SINGAPORE - Only a third of businesses here say they are "strongly aligned" to the Singapore Green Plan 2030, while less than half are currently operating sustainably, a study shows.
Hurdles to greening their operations include funding - especially in a pandemic-induced financial crunch - and changing the culture of the company, business leaders said.
These were among the findings of the Building A Greener Singapore study conducted by Schneider Electric in August, which surveyed over 500 businesses and consumers respectively.
Companies surveyed were from sectors including oil and gas, construction, manufacturing, transport, education, hospitality, retail, food and beverage, and consumer goods.
While 68 per cent of business leaders said they had an average or better understanding of sustainability terms and initiatives such as carbon neutrality, the Singapore Green Plan and the Paris Agreement on climate change, only 43 per cent of them said that their company was operating sustainably.
Just 27 per cent were fully utilising technology in order to meet those goals.
Firms said they were most likely to use technology to improve on their energy and resource efficiency measures, to offset their carbon footprint, and to shift their operations towards renewable energy sources.
Funding the changes needed to operationalise green strategies was a key challenge reported by the respondents, exacerbated by the financial and economic fallout of the pandemic.
Businesses also reported that difficulties faced in turning green strategies into action, and changing the culture of the company were other barriers to adopting a climate action plan.
The report found that some of the key motivators for businesses to move towards decarbonisation were government regulations, climate-related risk and financial market pressure.
Some key recommendations that were highlighted for businesses were to bring sustainability to the core of their business practice, to have a clear climate action plan and targets, increasing staff's knowledge and understanding of the sustainability landscape, and tapping government grants.
Consumers surveyed appeared to expect businesses to do more in this respect.
Over two-thirds said that businesses should put environmental concerns ahead of their profits, but just a quarter of respondents believed that corporations were making the shift to become more environmentally sustainable.
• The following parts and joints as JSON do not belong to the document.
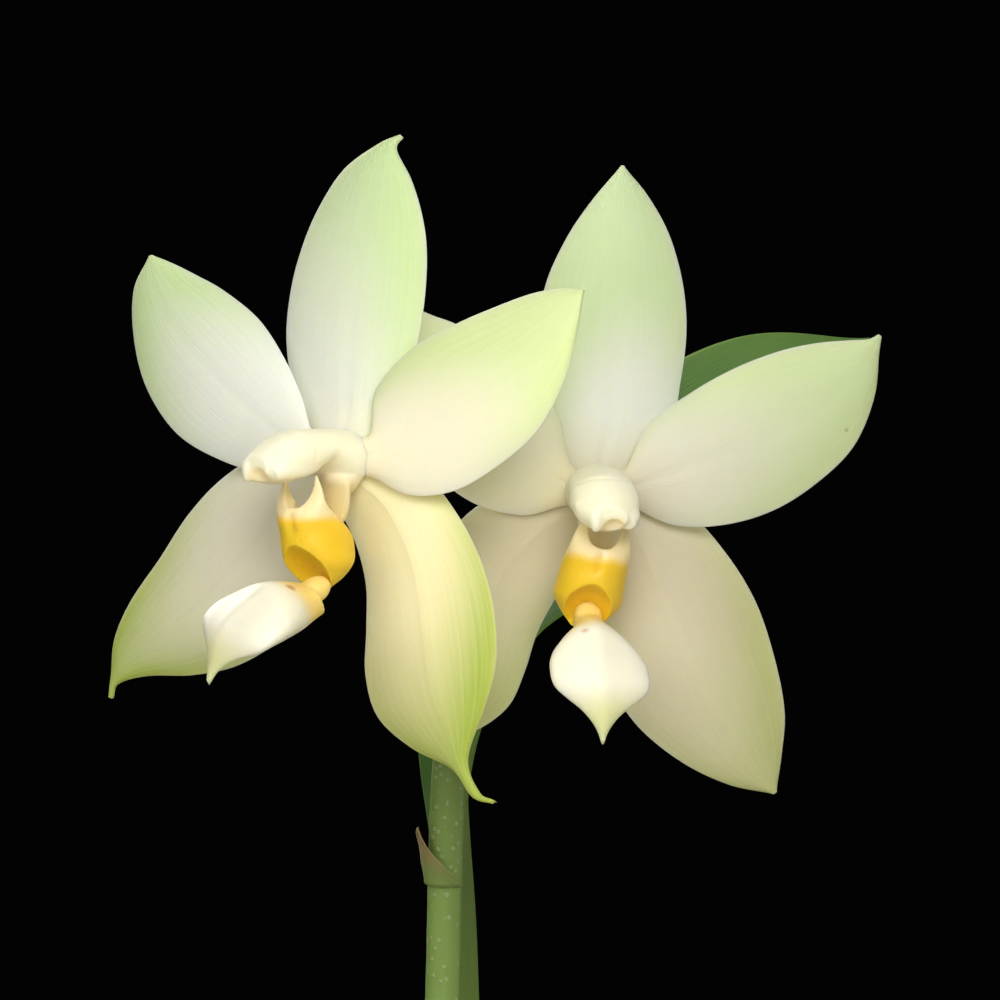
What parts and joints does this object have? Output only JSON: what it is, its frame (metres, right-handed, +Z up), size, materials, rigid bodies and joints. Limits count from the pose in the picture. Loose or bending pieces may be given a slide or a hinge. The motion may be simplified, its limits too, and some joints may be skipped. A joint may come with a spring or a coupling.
{
  "type": "potted moth orchid",
  "caption": "Small moth orchid of the pale unspotted kind in a clay pot: leaves in two ranks and a short spike with star-shaped white and green blooms with a yellow lip.",
  "frame": {"origin": "centre of the pot's flat foot, on the surface that the pot stands on", "axes": "+Z up along the pot's axis, -Y towards the viewer, the way the blooms face, and +X to the viewer's right, along the line of the two ranks of leaves"},
  "size_m": [0.245, 0.1341, 0.2624],
  "materials": {
    "clay": "matte",
    "bark": "matte",
    "stem": "satin",
    "root": "matte",
    "leaf": "satin",
    "spike": "satin",
    "tepal": "satin",
    "cream": "satin",
    "yellow": "satin",
    "white": "satin"
  },
  "bodies": {
    "root": {"pot": "clay", "bark": "bark", "stem": "stem", "roots": "root", "leaf_right_low": "leaf", "leaf_left_low": "leaf", "leaf_right_high": "leaf", "leaf_left_high": "leaf", "leaf_upright": "leaf", "flower_spike": "spike", "left_bloom_dorsal_sepal": "tepal", "left_bloom_petal_left": "tepal", "left_bloom_petal_right": "tepal", "left_bloom_lateral_sepal_left": "tepal", "left_bloom_lateral_sepal_right": "tepal", "left_bloom_pedicel": "spike", "left_bloom_column": "cream", "left_bloom_lip_side_lobes": "yellow", "left_bloom_lip_middle_lobe": "white", "right_bloom_dorsal_sepal": "tepal", "right_bloom_petal_left": "tepal", "right_bloom_petal_right": "tepal", "right_bloom_lateral_sepal_left": "tepal", "right_bloom_lateral_sepal_right": "tepal", "right_bloom_pedicel": "spike", "right_bloom_column": "cream", "right_bloom_lip_side_lobes": "yellow", "right_bloom_lip_middle_lobe": "white"}
  },
  "joints": []
}
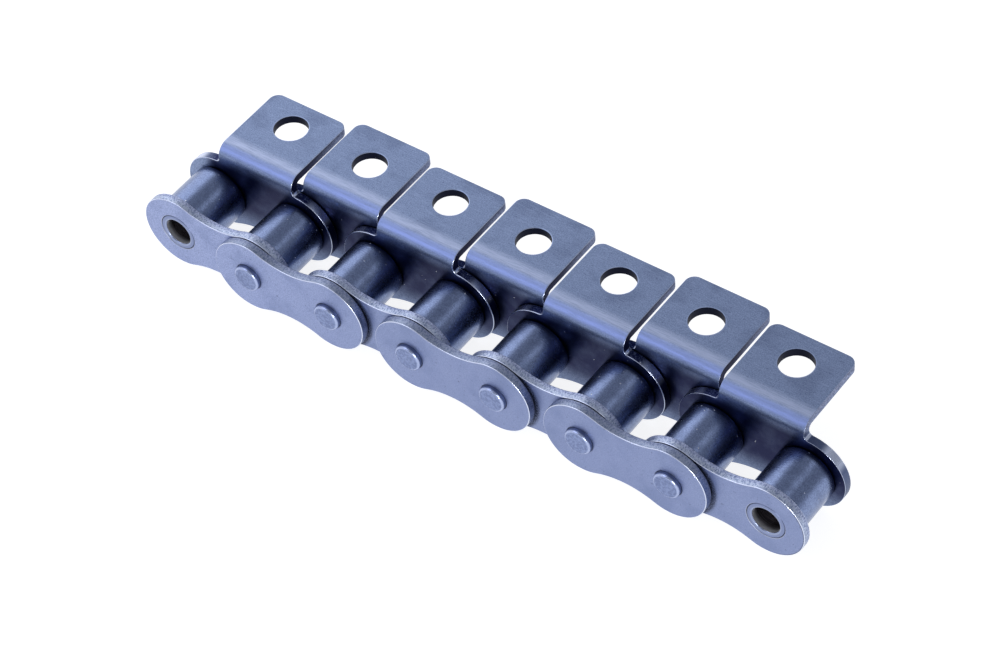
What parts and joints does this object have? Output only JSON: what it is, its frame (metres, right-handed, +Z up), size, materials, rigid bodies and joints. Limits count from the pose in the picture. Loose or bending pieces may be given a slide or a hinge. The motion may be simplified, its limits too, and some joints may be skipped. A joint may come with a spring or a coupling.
{
  "type": "attachment roller chain",
  "caption": "Length of roller chain with waisted link plates, turning rollers and, on one side of every link, a plate bent outward into a drilled tab.",
  "frame": {"origin": "middle of the first bush, on its axis, at the chain's left end", "axes": "+X along the chain, +Y along the pins towards the tabs, +Z up, from the plates' lower edges towards the tabs"},
  "size_m": [0.1494, 0.0368, 0.0199],
  "materials": {
    "inner_plate": "blued steel, matte, lightly oiled",
    "outer_plate": "blued steel, matte, lightly oiled",
    "attachment_plate": "blued steel, matte, lightly oiled",
    "bush": "turned steel, case hardened, oiled",
    "roller": "black oxide steel, satin, oiled",
    "pin": "ground steel, satin, riveted ends"
  },
  "bodies": {
    "inner_link_1": {"inner_front_plate_1": "inner_plate", "inner_attachment_plate_1": "attachment_plate", "bush_1": "bush", "bush_2": "bush"},
    "roller_1": {"roller_1": "roller"},
    "roller_2": {"roller_2": "roller"},
    "outer_link_1": {"outer_front_plate_1": "outer_plate", "outer_attachment_plate_1": "attachment_plate", "pin_1": "pin", "pin_2": "pin"},
    "inner_link_2": {"inner_front_plate_2": "inner_plate", "inner_attachment_plate_2": "attachment_plate", "bush_3": "bush", "bush_4": "bush"},
    "roller_3": {"roller_3": "roller"},
    "roller_4": {"roller_4": "roller"},
    "outer_link_2": {"outer_front_plate_2": "outer_plate", "outer_attachment_plate_2": "attachment_plate", "pin_3": "pin", "pin_4": "pin"},
    "inner_link_3": {"inner_front_plate_3": "inner_plate", "inner_attachment_plate_3": "attachment_plate", "bush_5": "bush", "bush_6": "bush"},
    "roller_5": {"roller_5": "roller"},
    "roller_6": {"roller_6": "roller"},
    "outer_link_3": {"outer_front_plate_3": "outer_plate", "outer_attachment_plate_3": "attachment_plate", "pin_5": "pin", "pin_6": "pin"},
    "inner_link_4": {"inner_front_plate_4": "inner_plate", "inner_attachment_plate_4": "attachment_plate", "bush_7": "bush", "bush_8": "bush"},
    "roller_7": {"roller_7": "roller"},
    "roller_8": {"roller_8": "roller"}
  },
  "joints": [
    {"name": "link_hinge_1", "type": "hinge", "parent": "inner_link_1", "child": "outer_link_1", "pos_m": [0.01905, 0, 0], "axis": [0, 1, 0], "range_deg": [-5, 45]},
    {"name": "link_hinge_2", "type": "hinge", "parent": "outer_link_1", "child": "inner_link_2", "pos_m": [0.0381, 0, 0], "axis": [0, 1, 0], "range_deg": [-5, 45]},
    {"name": "link_hinge_3", "type": "hinge", "parent": "inner_link_2", "child": "outer_link_2", "pos_m": [0.05715, 0, 0], "axis": [0, 1, 0], "range_deg": [-5, 45]},
    {"name": "link_hinge_4", "type": "hinge", "parent": "outer_link_2", "child": "inner_link_3", "pos_m": [0.0762, 0, 0], "axis": [0, 1, 0], "range_deg": [-5, 45]},
    {"name": "link_hinge_5", "type": "hinge", "parent": "inner_link_3", "child": "outer_link_3", "pos_m": [0.09525, 0, 0], "axis": [0, 1, 0], "range_deg": [-5, 45]},
    {"name": "link_hinge_6", "type": "hinge", "parent": "outer_link_3", "child": "inner_link_4", "pos_m": [0.1143, 0, 0], "axis": [0, 1, 0], "range_deg": [-5, 45]},
    {"name": "roller_spin_1", "type": "hinge", "parent": "inner_link_1", "child": "roller_1", "pos_m": [0, 0, 0], "axis": [0, 1, 0], "continuous": true},
    {"name": "roller_spin_2", "type": "hinge", "parent": "inner_link_1", "child": "roller_2", "pos_m": [0.01905, 0, 0], "axis": [0, 1, 0], "continuous": true},
    {"name": "roller_spin_3", "type": "hinge", "parent": "inner_link_2", "child": "roller_3", "pos_m": [0.0381, 0, 0], "axis": [0, 1, 0], "continuous": true},
    {"name": "roller_spin_4", "type": "hinge", "parent": "inner_link_2", "child": "roller_4", "pos_m": [0.05715, 0, 0], "axis": [0, 1, 0], "continuous": true},
    {"name": "roller_spin_5", "type": "hinge", "parent": "inner_link_3", "child": "roller_5", "pos_m": [0.0762, 0, 0], "axis": [0, 1, 0], "continuous": true},
    {"name": "roller_spin_6", "type": "hinge", "parent": "inner_link_3", "child": "roller_6", "pos_m": [0.09525, 0, 0], "axis": [0, 1, 0], "continuous": true},
    {"name": "roller_spin_7", "type": "hinge", "parent": "inner_link_4", "child": "roller_7", "pos_m": [0.1143, 0, 0], "axis": [0, 1, 0], "continuous": true},
    {"name": "roller_spin_8", "type": "hinge", "parent": "inner_link_4", "child": "roller_8", "pos_m": [0.13335, 0, 0], "axis": [0, 1, 0], "continuous": true}
  ]
}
On a personal level, 96 per cent of the consumers surveyed said that they had been affected directly or indirectly by climate change, and 33 per cent stated that they were "extremely concerned".
Cost and convenience were topmost concerns when it came to greener living.
Nine out of 10 Singaporeans support the country transitioning away from fossil fuels in its energy generation, but only around half were willing to pay higher prices for cleaner electricity.
While 53 per cent of consumers believed that every building in Singapore should be a green building, they were less enthusiastic about the increased cost or inconvenience incurred by living in one, with only 26 per cent stating their preference to do so.
About 65 per cent of Singaporeans said they would be willing to reduce their emissions from transportation, only if it was convenient for them to do so. Just over 50 per cent said that they owned an electric vehicle or planned to own one in the future, with 37 per cent saying they would not be willing to do so.
The study also found that 72 per cent of Singaporeans were aware of the recent Sixth Assessment Report by the United Nations and that 59 per cent were concerned about its findings.
The report showed that climate change was worsening more quickly than initially predicted and that human activity was the cause for increasing global temperatures. It said climate change was the reason for more regular and destructive natural disasters such as heatwaves, wildfires and hurricanes.